Tuesday, May 13, 2008


University of Michigan education professor David Cohen says that no education occurs until what he calls “inert” assets (books, teachers, rooms, curricula, rules, budgets, and so on) interact with each other and with students. Education is interaction. People in educational organizations, he says, often behave as if the inert assets were essential and the interactions expendable. They fight political wars over budgets, space, and personnel, and spend little time defending and perfecting the interactions among these assets through cooperation, communication, teamwork, and knowledge about students.

The above passage struck me as having a direct parallel to some of the recent changes I've noticed in academic librarianship. Putting it in broad strokes, we are going through a fundamental shift in libraries from being collection-focused to being user-focused.
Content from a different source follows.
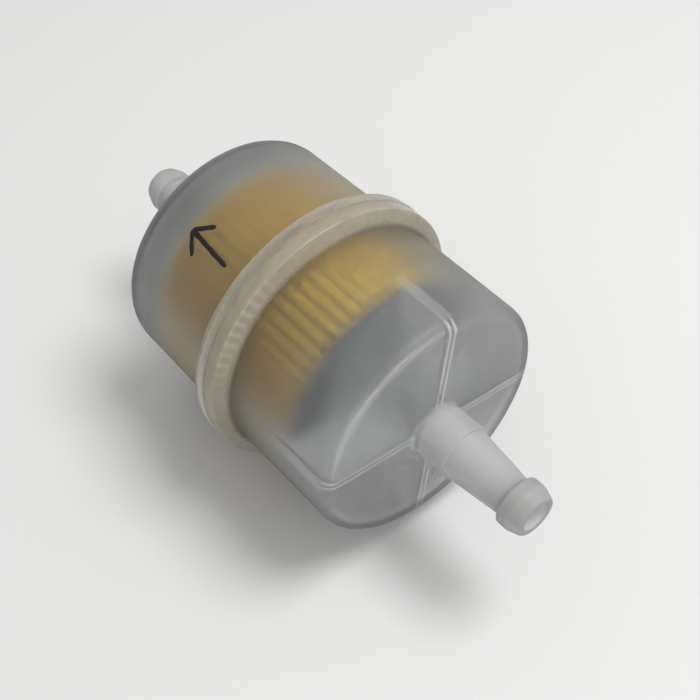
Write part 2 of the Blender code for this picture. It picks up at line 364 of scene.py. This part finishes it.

What I like about the above quotation is that spending time "perfecting the interactions among these assets through cooperation, communication, teamwork, and knowledge about students" sounds very much like what good Information Literacy practice aspires to be.

Its from an essay that calls for a fundamental organizational change in health care titled Escape Fire: Lessons for the Future of Health Care [pdf]. I read this essay because of this recommendation to do from Brett Bonfield on the ACRL blog. And I would second the recommendation. Its worth reading for its own merits relating to health care and for reminding us how important transparency and access to information can be in a person's life.